-- START Supplied material --

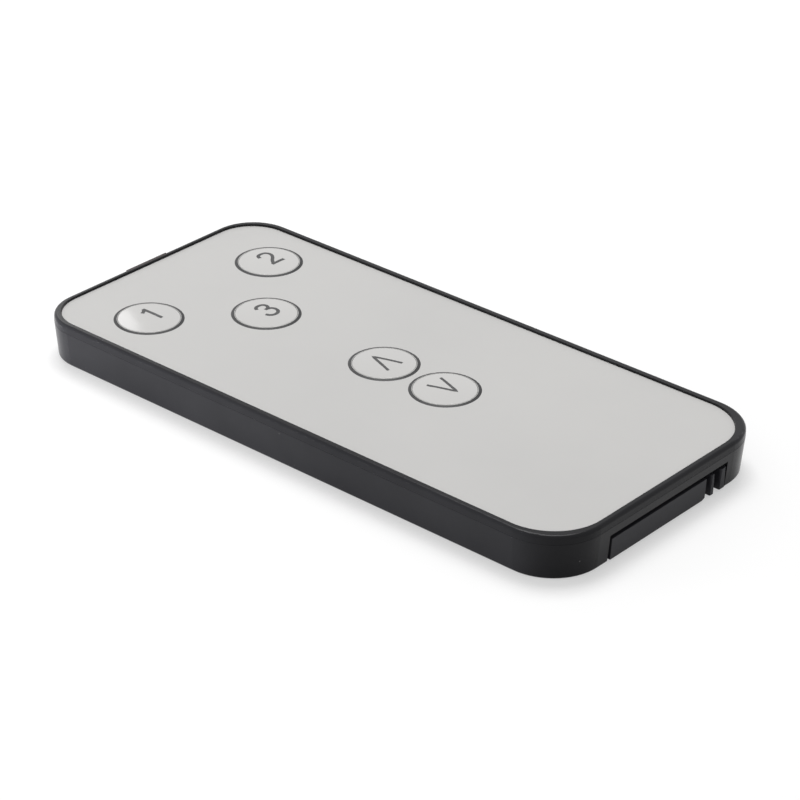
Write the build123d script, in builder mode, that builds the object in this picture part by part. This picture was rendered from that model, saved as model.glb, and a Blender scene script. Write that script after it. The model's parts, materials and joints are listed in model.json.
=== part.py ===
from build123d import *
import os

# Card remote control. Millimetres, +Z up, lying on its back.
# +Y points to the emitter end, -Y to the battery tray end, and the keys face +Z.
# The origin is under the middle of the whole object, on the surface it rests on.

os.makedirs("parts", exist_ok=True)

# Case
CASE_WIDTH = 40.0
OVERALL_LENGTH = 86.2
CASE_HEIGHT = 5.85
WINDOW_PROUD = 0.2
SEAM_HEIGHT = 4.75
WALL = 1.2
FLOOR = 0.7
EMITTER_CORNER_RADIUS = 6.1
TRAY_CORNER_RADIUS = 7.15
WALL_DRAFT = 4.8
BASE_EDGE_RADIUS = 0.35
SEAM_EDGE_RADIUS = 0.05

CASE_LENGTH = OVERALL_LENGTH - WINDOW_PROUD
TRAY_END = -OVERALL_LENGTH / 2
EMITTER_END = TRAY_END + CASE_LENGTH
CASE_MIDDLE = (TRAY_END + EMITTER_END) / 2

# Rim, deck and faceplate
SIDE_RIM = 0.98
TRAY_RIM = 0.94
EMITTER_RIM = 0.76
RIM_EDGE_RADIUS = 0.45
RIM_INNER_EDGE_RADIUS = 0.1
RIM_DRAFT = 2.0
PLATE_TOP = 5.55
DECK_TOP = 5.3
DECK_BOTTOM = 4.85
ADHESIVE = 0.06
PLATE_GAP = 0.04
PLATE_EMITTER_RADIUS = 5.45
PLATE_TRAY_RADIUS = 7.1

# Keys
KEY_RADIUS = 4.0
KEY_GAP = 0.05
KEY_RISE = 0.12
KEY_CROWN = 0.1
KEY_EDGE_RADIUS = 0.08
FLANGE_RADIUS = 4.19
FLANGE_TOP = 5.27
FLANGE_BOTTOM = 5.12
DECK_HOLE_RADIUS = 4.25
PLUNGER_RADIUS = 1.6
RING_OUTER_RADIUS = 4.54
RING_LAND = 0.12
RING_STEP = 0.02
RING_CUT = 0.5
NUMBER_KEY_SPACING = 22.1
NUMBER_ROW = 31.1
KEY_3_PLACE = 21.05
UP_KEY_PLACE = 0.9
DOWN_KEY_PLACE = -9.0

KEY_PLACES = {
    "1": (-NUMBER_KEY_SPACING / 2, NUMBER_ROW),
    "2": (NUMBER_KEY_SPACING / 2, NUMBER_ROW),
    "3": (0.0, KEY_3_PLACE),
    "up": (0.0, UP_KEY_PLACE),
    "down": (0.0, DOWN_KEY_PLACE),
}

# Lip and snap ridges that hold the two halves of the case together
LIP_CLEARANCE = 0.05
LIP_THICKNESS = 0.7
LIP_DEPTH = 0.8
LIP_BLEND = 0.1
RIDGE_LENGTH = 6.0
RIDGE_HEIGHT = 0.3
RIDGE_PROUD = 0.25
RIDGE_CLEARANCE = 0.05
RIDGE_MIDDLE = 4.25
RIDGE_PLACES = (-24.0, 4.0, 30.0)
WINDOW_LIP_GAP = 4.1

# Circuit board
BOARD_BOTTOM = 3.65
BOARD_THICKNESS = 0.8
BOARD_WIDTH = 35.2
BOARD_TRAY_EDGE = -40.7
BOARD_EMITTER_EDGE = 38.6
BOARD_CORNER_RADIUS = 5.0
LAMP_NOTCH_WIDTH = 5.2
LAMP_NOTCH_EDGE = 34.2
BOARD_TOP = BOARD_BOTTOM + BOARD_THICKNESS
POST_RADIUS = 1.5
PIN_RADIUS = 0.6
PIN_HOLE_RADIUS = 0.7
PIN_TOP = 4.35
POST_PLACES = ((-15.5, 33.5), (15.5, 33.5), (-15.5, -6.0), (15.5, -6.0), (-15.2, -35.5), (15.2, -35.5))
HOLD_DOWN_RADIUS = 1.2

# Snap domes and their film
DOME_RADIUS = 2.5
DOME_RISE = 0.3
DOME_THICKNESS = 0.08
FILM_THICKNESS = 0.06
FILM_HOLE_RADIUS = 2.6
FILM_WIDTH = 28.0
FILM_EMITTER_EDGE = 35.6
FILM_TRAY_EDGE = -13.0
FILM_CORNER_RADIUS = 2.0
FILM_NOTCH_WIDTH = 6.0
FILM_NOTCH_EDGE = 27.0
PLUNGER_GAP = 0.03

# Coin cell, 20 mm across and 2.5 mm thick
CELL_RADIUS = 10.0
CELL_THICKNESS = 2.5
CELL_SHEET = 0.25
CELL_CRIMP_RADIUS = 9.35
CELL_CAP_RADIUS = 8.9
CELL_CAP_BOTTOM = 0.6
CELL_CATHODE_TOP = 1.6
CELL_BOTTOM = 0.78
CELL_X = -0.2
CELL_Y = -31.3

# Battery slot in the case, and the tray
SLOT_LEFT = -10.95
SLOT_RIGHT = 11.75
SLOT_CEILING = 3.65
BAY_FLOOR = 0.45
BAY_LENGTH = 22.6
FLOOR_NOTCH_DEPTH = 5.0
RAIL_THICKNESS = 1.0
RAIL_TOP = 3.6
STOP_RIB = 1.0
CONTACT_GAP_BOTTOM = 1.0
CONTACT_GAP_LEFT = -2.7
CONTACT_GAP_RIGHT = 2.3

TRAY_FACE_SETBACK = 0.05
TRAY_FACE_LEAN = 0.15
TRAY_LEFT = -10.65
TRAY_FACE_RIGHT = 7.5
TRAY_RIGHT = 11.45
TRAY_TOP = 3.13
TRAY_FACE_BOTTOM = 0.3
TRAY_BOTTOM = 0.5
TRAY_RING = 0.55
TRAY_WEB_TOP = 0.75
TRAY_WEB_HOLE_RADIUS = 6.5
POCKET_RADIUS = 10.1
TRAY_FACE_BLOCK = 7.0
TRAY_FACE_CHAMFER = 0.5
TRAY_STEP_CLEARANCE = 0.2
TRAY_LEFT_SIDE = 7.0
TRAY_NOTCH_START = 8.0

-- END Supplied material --

### Exercise prompt
Your answer should be exactly the lines of the data above, from the first through the line containing "CASE_MIDDLE = (TRAY_END + EMITTER_END) / 2".

### Task solution
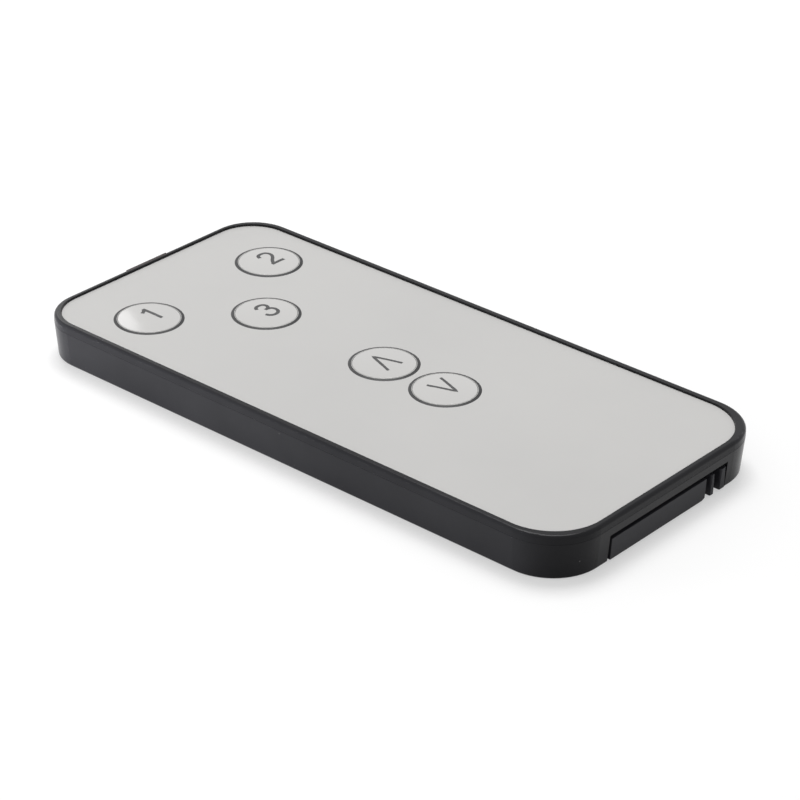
Write the build123d script, in builder mode, that builds the object in this picture part by part. This picture was rendered from that model, saved as model.glb, and a Blender scene script. Write that script after it. The model's parts, materials and joints are listed in model.json.
=== part.py ===
from build123d import *
import os

# Card remote control. Millimetres, +Z up, lying on its back.
# +Y points to the emitter end, -Y to the battery tray end, and the keys face +Z.
# The origin is under the middle of the whole object, on the surface it rests on.

os.makedirs("parts", exist_ok=True)

# Case
CASE_WIDTH = 40.0
OVERALL_LENGTH = 86.2
CASE_HEIGHT = 5.85
WINDOW_PROUD = 0.2
SEAM_HEIGHT = 4.75
WALL = 1.2
FLOOR = 0.7
EMITTER_CORNER_RADIUS = 6.1
TRAY_CORNER_RADIUS = 7.15
WALL_DRAFT = 4.8
BASE_EDGE_RADIUS = 0.35
SEAM_EDGE_RADIUS = 0.05

CASE_LENGTH = OVERALL_LENGTH - WINDOW_PROUD
TRAY_END = -OVERALL_LENGTH / 2
EMITTER_END = TRAY_END + CASE_LENGTH
CASE_MIDDLE = (TRAY_END + EMITTER_END) / 2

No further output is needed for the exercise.